Land required for any other purpose will have to be acquired through negotiation or navigate through court battles.

The question the government needs to ask is what it can do to facilitate a negotiated transaction.

This is the way it should be in a capitalist market economy, as compulsory acquisition of land for market-oriented activities is as inconsistent with liberal principles as conscription to provide low-cost labour.

The most important thing the government can do is to improve the reliability of the record of land rights, so that the buyer can transact with the title-holder in full confidence.

Many companies want the government to acquire land for them not so much to save costs as to have the assurance that their right of ownership cannot be challenged by some new claimant.

This type of assurance is available through the Torrens system of recording land rights where if ownership is registered for any land parcel one does not have to go further back to establish whether this ownership was acquired legitimately.

Once a sale is registered and title transferred, any future claimant can only claim compensation from the registering authority and not from the new title-holder.

A full-fledged Torrens system will take decades to establish.

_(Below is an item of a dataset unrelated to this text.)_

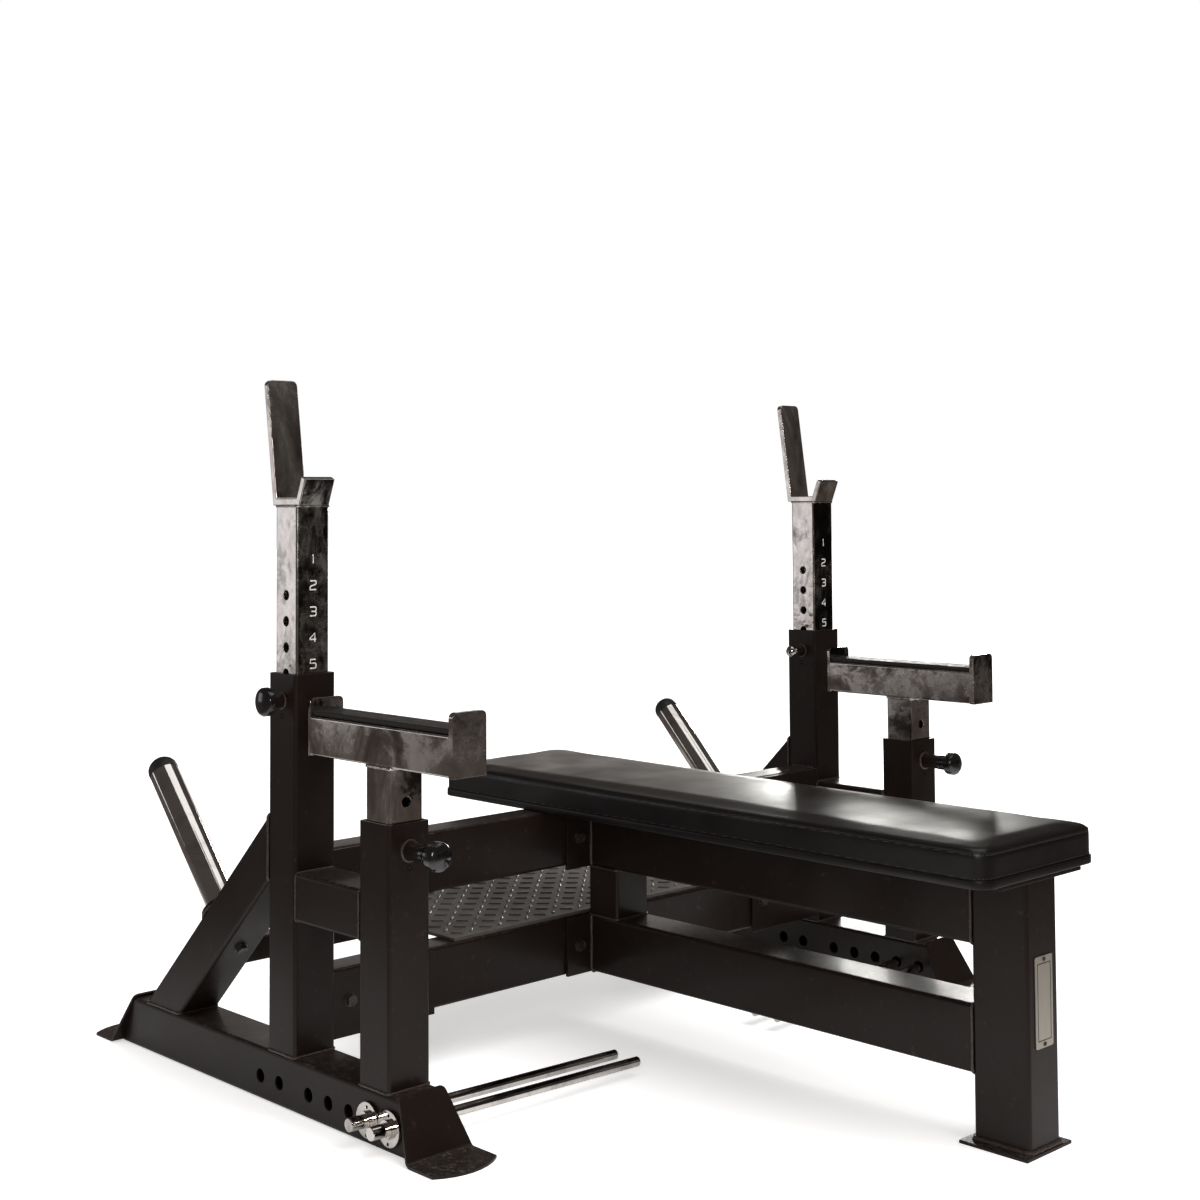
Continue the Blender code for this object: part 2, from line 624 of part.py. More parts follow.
def small_pin_profile(sleeve_length):
    """A small turned knob on a thin stem."""
    shoulder = sleeve_length + SLEEVE_TO_PIN
    base = shoulder + STEM_LENGTH
    top = base + SMALL_KNOB_LENGTH
    return [
        (0.0, top), (0.5 * SMALL_KNOB_RADIUS, top - 0.001), (0.9 * SMALL_KNOB_RADIUS, base + 0.009),
        (SMALL_KNOB_RADIUS, base + 0.007), (0.9 * SMALL_KNOB_RADIUS, base + 0.005), (STEM_RADIUS, base),
        (STEM_RADIUS, shoulder + 0.001), (PIN_RADIUS, shoulder),
    ]


def pop_pin(name, sleeve, place, rotation, profile):
    radius, length = sleeve
    ring = turned(name + "_sleeve", ring_profile(radius, PIN_BORE, GAP, length), "powder_coat", closed=True)
    aim(ring, place, rotation)
    wall = TUBE / 2 - POST / 2
    pin = turned(name, profile + nose_profile(wall), "chrome")
    aim(pin, place, rotation)


def pop_pins(side, x, small):
    facing_x = (0, -pi / 2, 0)
    facing_y = (pi / 2, 0, 0)
    sleeve_length = UPRIGHT_SLEEVE[1]
    profile = small_pin_profile(sleeve_length) if small else knob_pin_profile(sleeve_length, UPRIGHT_KNOB, UPRIGHT_NECK)
    pop_pin(side + "_upright_pin", UPRIGHT_SLEEVE, (x - TUBE / 2, POST_Y, RACK_PIN_Z), facing_x, profile)
    profile = knob_pin_profile(COLUMN_SLEEVE[1], COLUMN_KNOB, COLUMN_NECK)
    pop_pin(side + "_column_pin", COLUMN_SLEEVE, (x, COLUMN_Y, ARM_PIN_Z), facing_y, profile)


# ---- Weight horns and band pegs ----

def weight_horn(side, x):
    rotation = (-BRACE_ANGLE, 0, 0)
    place = (x, *brace_point(HORN_ALONG, GAP))
    flange_profile = ring_profile(HORN_FLANGE_RADIUS, HORN_RADIUS + GAP, 0.0, HORN_FLANGE_THICKNESS)
    aim(turned(side + "_horn_flange", flange_profile, "powder_coat", closed=True), place, rotation)
    horn_profile = [(0.0, HORN_LENGTH), (HORN_RADIUS, HORN_LENGTH), (HORN_RADIUS, 0.0), (0.0, 0.0)]
    aim(turned(side + "_horn", horn_profile, "chrome"), place, rotation)
    bottom = HORN_LENGTH + GAP
    cap_profile = dome_profile(HORN_CAP_RADIUS, bottom, bottom + HORN_CAP_LENGTH, 0.8 * HORN_CAP_LENGTH)
    cap_profile = cap_profile[:-2] + [(HORN_CAP_RADIUS, bottom), (0.0, bottom)]
    aim(turned(side + "_horn_cap", cap_profile, "rubber"), place, rotation)


def band_peg(name, x, y, outward):
    """A rod through the rail with a disc and a stub outside, seen along +Z of its own axes."""
    disc_low = RAIL_WIDTH / 2 + PEG_DISC_GAP
    disc_high = disc_low + PEG_DISC_THICKNESS
    hub_high = disc_high + PEG_HUB_LENGTH
    stub_high = hub_high + PEG_STUB_LENGTH
    chamfer = 0.001
    profile = [
        (0.0, stub_high), (PEG_STUB_RADIUS - chamfer, stub_high), (PEG_STUB_RADIUS, stub_high - chamfer),
        (PEG_STUB_RADIUS, hub_high), (PEG_HUB_RADIUS, hub_high), (PEG_HUB_RADIUS, disc_high),
        (PEG_DISC_RADIUS, disc_high), (PEG_DISC_RADIUS, disc_low), (PEG_RADIUS, disc_low),
        (PEG_RADIUS, chamfer - PEG_REACH), (PEG_RADIUS - chamfer, -PEG_REACH), (0.0, -PEG_REACH),
    ]
    peg = turned(name, profile, "chrome")
    place = Vector((x, y, PEG_HOLE_Z))
    aim(peg, place, (0, outward * (pi / 2 - PEG_DROOP), 0))
    middle = (disc_low + disc_high) / 2
    for number, drop in enumerate((-PEG_EYE_PITCH / 2, PEG_EYE_PITCH / 2)):
        centre = place + Vector((outward * middle, 0, drop))
        eye = rod_cutter(f"{name}_eye_{number}", centre, 0, PEG_EYE_RADIUS, 3 * PEG_DISC_THICKNESS, 10)
        combine(peg, eye, "DIFFERENCE")


def side_frame(side, sign):
    x = sign * SIDE_X
    base_rail(side, x)
    foot_plate(side + "_front_foot", x, UPRIGHT_Y - RAIL_FRONT, -1)
    foot_plate(side + "_rear_foot", x, UPRIGHT_Y + RAIL_REAR, 1)
    upright(side, x, -sign)
    column(side, x)
    link(side, x)
    brace(side, x)
    liner(side + "_upright_liner", x, POST_Y, UPRIGHT_TOP, 0, (x - TUBE / 2, POST_Y, RACK_PIN_Z))
    liner(side + "_column_liner", x, ARM_POST_Y, COLUMN_TOP, 1, (x, COLUMN_Y, ARM_PIN_Z))
    rack_post(side, x)
    rack_hook(side, x)
    arm_post(side, x)
    spotter_arm(side, x)
    arm_strip(side, x)
    pop_pins(side, x, small=sign > 0)
    weight_horn(side, x)
    front_hole, rear_hole = peg_hole_places()[-1], peg_hole_places()[-2]
    band_peg(side + "_front_peg", x, front_hole, sign)
    band_peg(side + "_rear_peg", x, rear_hole, sign)


# ---- Cross beams and platform ----

def cross_beams():
    reach = SIDE_X - TUBE / 2 - GAP
    for name, bottom in (("lower", CROSS_LOWER_BOTTOM), ("upper", CROSS_UPPER_BOTTOM)):
        low = (-reach, CROSS_Y, bottom)
        high = (reach, CROSS_Y + CROSS_DEPTH, bottom + CROSS_HEIGHT)
        tube(name + "_cross_beam", low, high, 0, TUBE_WALL, TUBE_CORNER)


def platform():
    top = CROSS_LOWER_BOTTOM + CROSS_HEIGHT
    front = CROSS_Y + PLATFORM_SETBACK
    low = (-PLATFORM_WIDTH / 2, front, top + GAP)
    high = (PLATFORM_WIDTH / 2, front + PLATFORM_DEPTH, top + GAP + PLATFORM_THICKNESS)
    add_part("platform", box(low, high), "tread_plate")
    reach = SIDE_X - TUBE / 2 - GAP
    middle = UPRIGHT_Y + SUPPORT_SETBACK
    low = (-reach, middle - SUPPORT_TUBE / 2, top - SUPPORT_TUBE)
    tube("platform_support", low, (reach, middle + SUPPORT_TUBE / 2, top), 0, SUPPORT_WALL, POST_CORNER)


# ---- Bench ----

def bench_beams():
    half = BENCH_WIDTH / 2
    for name, bottom, rise in zip(("lower", "upper"), (BEAM_LOWER_BOTTOM, BEAM_UPPER_BOTTOM), FLANGE_BOLT_RISE):
        low = (-half, LEG_Y + LEG_DEPTH + GAP, bottom)
        high = (half, PLATE_Y - GAP, bottom + BEAM_HEIGHT)
        tube(name + "_beam", low, high, 1, BENCH_WALL, TUBE_CORNER)
        flange_low = (-FLANGE_WIDTH / 2, PLATE_Y, bottom)
        flange_high = (FLANGE_WIDTH / 2, PLATE_Y + PLATE_THICKNESS, bottom + BEAM_HEIGHT)
        flange = add_part(name + "_flange", box(flange_low, flange_high), "powder_coat")
        for number, x in enumerate((-FLANGE_BOLT_X, FLANGE_BOLT_X)):
            centre = (x, PLATE_Y, bottom + BEAM_HEIGHT / 2 + rise)
            hole = rod_cutter(f"{name}_flange_hole_{number}", centre, 1, BOLT_HOLE_RADIUS, 4 * PLATE_THICKNESS, 12)
            combine(flange, hole, "DIFFERENCE")


def bench_supports():
    half = BENCH_WIDTH / 2
    beam_top = BEAM_UPPER_BOTTOM + BEAM_HEIGHT
    foot_front = LEG_Y - LEG_FOOT_FRONT
    foot_rear = LEG_Y + LEG_DEPTH + LEG_FOOT_REAR
    foot_half = half + LEG_FOOT_SIDE
    add_part("leg_foot", box((-foot_half, foot_front, 0), (foot_half, foot_rear, LEG_FOOT_THICKNESS)), "powder_coat")
    low = (-half, LEG_Y, LEG_FOOT_THICKNESS + GAP)
    tube("front_leg", low, (half, LEG_Y + LEG_DEPTH, beam_top), 2, BENCH_WALL, TUBE_CORNER)
    rear = CROSS_Y - GAP
    low = (-half, rear - REAR_POST_DEPTH, BEAM_LOWER_BOTTOM + BEAM_HEIGHT + GAP)
    tube("rear_post", low, (half, rear, BEAM_UPPER_BOTTOM - GAP), 2, BENCH_WALL, TUBE_CORNER)


def bench_pad():
    """The pad and the board it is screwed to; the pad's rear rests on the upper cross beam."""
    seat = CROSS_UPPER_BOTTOM + CROSS_HEIGHT
    low = (-BOARD_WIDTH / 2, LEG_Y - BOARD_OVERHANG, BEAM_UPPER_BOTTOM + BEAM_HEIGHT + GAP)
    add_part("pad_board", box(low, (BOARD_WIDTH / 2, PLATE_Y - GAP, seat)), "powder_coat")
    bottom = seat + GAP
    front = LEG_Y - PAD_OVERHANG
    low = (-PAD_WIDTH / 2, front, bottom)
    high = (PAD_WIDTH / 2, front + PAD_LENGTH, bottom + PAD_THICKNESS)
    add_part("pad", box(low, high, 2, PAD_CORNER, 6), "vinyl")


def name_plate():
    front = LEG_Y - GAP - NAME_PLATE_THICKNESS
    half = NAME_PLATE_WIDTH / 2
    top = NAME_PLATE_BOTTOM + NAME_PLATE_HEIGHT
    body = box((-half, front, NAME_PLATE_BOTTOM), (half, LEG_Y - GAP, top), 1, 0.003)
    plate = add_part("name_plate", body, "brushed_metal")
    for number, z in enumerate((NAME_PLATE_BOTTOM + NAME_PLATE_SCREW, top - NAME_PLATE_SCREW)):
        hole = rod_cutter(f"name_plate_hole_{number}", (0, LEG_Y, z), 1, 0.002, 0.01, 10)
        combine(plate, hole, "DIFFERENCE")


clear_scene()
parts = new_collection("olympic_bench_press")
cutters = new_collection("cutters")
side_frame("left", -1)
side_frame("right", 1)
cross_beams()
platform()
bench_beams()
bench_supports()
bench_pad()
name_plate()
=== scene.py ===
import json
import math

import bpy
from mathutils import Matrix, Vector


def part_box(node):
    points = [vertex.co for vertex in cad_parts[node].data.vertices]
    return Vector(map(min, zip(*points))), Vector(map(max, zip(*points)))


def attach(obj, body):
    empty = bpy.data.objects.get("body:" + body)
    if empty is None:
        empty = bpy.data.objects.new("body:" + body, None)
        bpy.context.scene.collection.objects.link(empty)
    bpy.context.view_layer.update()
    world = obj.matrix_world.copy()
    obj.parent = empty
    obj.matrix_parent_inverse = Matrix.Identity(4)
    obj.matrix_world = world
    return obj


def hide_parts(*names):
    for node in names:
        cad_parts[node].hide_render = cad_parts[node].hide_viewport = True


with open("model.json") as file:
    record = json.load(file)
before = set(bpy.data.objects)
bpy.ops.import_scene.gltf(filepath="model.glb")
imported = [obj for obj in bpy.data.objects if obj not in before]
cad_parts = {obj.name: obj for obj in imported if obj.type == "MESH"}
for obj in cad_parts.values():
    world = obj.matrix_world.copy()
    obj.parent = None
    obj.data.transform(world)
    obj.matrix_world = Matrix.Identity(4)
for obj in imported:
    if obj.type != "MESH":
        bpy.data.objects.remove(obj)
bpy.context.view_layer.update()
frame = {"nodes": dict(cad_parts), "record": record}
bodies = frame["record"]["behaviour"]["bodies"]
bodyOf = {node: body for body, names in bodies.items() for node in names}
slotOf = {entry["node"]: entry["material_slot"] for entry in frame["record"]["subparts"]}
sides = {"left": -1, "right": 1}
print("frame loaded:", len(bodyOf), "nodes")


# small tools
def linearColour(code):
    # sRGB hex to the linear colour that a socket takes
    values = [int(code[i:i + 2], 16) / 255 for i in (1, 3, 5)]
    return tuple(v / 12.92 if v <= 0.04045 else ((v + 0.055) / 1.055) ** 2.4 for v in values) + (1.0,)


def addNode(tree, kind, settings=None, links=None):
    node = tree.nodes.new(kind)
    for key, value in (settings or {}).items():
        if isinstance(key, int) or key in node.inputs:
            node.inputs[key].default_value = value
        else:
            setattr(node, key, value)
    for key, source in (links or {}).items():
        tree.links.new(source, node.inputs[key])
    return node


def mixColours(tree, first, second, share):
    # a colour between two hex colours, by a share from 0 to 1
    ends = {"data_type": "RGBA", 6: linearColour(first), 7: linearColour(second)}
    return addNode(tree, "ShaderNodeMix", ends, {0: share})


def newMaterial(name, values):
    material = bpy.data.materials.new(name)
    material.use_nodes = True
    tree = material.node_tree
    shader = tree.nodes["Principled BSDF"]
    for key, value in values.items():
        shader.inputs[key].default_value = value
    place = addNode(tree, "ShaderNodeTexCoord").outputs["Object"]
    return material, tree, shader, place


def deselectAll():
    for obj in list(bpy.context.selected_objects):
        obj.select_set(False)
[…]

However, a de facto Torrens system can be set up by the local revenue authorities for any large tract of land that a company needs to acquire for its project, with a percentage of the purchase cost being put into a fund to cover potential future claims.

Land acquisition becomes much easier if the landholders share in the increase in land value that will arise because of the project.

One example of this is a land adjustment scheme that covers all land owners whose land values will be affected by the project, and reallots land to them with boundaries redrawn after taking what is required for the project.

The pay-off to the land owners is the automatic permission for conversion of land use. The Outer Ring Road in Ahmedabad used this method -- and one can see the benefit not just in the absence of land acquisition disputes but also in the orderly housing and commercial development along the road.

Large-scale land acquisition that alters livelihood options not just for landowners but also for labourers, traders and others requires that the acquirer accepts an additional responsibility for financing resettlement and rehabilitation of all affected persons.

Moreover, rather than separate negotiations with individual land owners a collective negotiation framework should be provided by a law analogous to the laws for collective bargaining in labour relations.

Where large-scale acquisition is required for extracting some resource the affected community should share in the royalty that would accrue to the state government.

The role of the state in land acquisition for commercial market-oriented private or public projects should be as a facilitator and overseer of transactions involving large-scale purchase to ensure compliance with the law made for this purpose, running a localised Torrens system for providing absolute titles for the acquired land, and promoting the use of land adjustment schemes where feasible.

Compulsory acquisition should be restricted to very precisely defined non-commercial public purposes.